Everything happens. People are born and die, people get married and others don’t, people have kids, people take kids, abortions are offered, periods arrive, school is taken up and put on hold, jobs are acquired and lost, money is painstakingly saved and spent. (Did I mention there’s a serial killer? There is also a serial killer.) Most of all, there is Francie herself, so often brave and stoic and unapologetically literary. How can you not love a girl who writes in her journal, “Am I curious about sex?” The narrator goes on, “She studied the last sentence. The line on the inner edge of her right eyebrow deepened. She crossed out the sentence and rewrote it to read: ‘I am curious about sex.’” This book is so intensely about being a woman, being poor, being alive, and I have not read another one with its breadth or accuracy.

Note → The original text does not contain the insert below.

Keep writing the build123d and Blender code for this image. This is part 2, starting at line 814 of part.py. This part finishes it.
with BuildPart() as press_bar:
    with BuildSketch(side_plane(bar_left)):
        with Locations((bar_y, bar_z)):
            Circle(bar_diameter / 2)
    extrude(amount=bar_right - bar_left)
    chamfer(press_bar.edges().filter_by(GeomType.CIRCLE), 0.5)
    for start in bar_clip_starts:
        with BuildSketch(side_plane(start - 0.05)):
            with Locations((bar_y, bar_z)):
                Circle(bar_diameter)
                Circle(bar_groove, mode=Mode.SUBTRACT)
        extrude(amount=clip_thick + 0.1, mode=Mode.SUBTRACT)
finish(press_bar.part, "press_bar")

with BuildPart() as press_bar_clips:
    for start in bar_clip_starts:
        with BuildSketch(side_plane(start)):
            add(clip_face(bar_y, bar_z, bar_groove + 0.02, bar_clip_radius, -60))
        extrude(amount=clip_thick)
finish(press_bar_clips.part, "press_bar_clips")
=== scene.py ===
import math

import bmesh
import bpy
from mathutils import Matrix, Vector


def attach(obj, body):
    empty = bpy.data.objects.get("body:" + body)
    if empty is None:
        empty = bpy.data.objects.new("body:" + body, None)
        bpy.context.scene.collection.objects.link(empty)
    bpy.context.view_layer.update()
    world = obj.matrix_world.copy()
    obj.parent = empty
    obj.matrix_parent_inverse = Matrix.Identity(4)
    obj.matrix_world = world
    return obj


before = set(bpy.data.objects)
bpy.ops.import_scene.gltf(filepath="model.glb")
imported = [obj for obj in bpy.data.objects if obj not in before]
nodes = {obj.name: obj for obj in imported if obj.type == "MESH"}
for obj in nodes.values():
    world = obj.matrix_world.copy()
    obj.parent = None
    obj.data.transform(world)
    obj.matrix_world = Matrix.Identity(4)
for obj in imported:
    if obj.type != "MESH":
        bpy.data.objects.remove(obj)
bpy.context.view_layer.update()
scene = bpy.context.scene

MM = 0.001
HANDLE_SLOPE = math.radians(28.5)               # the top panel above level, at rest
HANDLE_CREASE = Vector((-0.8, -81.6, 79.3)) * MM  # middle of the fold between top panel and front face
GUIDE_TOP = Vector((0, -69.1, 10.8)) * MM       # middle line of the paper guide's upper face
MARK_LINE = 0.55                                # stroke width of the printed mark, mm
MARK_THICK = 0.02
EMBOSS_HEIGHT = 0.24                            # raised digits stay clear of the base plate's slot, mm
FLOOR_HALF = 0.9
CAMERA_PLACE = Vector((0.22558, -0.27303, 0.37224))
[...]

There is a beautiful passage toward the end of the novel, when Francie and her brother go up to their tenement’s roof on New Year’s Eve and they look out over their neighborhood. Francie sees “at the end of their street, the great Bridge that threw itself like a sigh across the East River,” and says aloud, “There’s no other place like it.”
“Like what?
“Brooklyn. It’s a magic city and it isn’t real.”
“It’s just like any other place.”
“It isn’t! I go to New York every day and New York’s not the same….It’s like—yes—like a dream.”
Brooklyn’s magic, for Francie, is as dreamlike as her grandmother Rommely’s Santa Claus, even though it’s “a dream of being poor and fighting.” Francie’s Brooklyn is all belief and cynicism, hope and loss, and it has fattened and stretched her heart and made it strong. Though she leaves it behind, Francie is better for having lived there.
Smith’s A Tree Grows in Brooklyn is not dreamlike—it is thoroughly real. Still, it’s the kind of story Francie’s grandmother would take up and tell, the kind of story that makes the heart bigger, the kind of story that sticks. It’s not always the subtlest of novels, but it’s one of the wisest. I am always carrying it with me.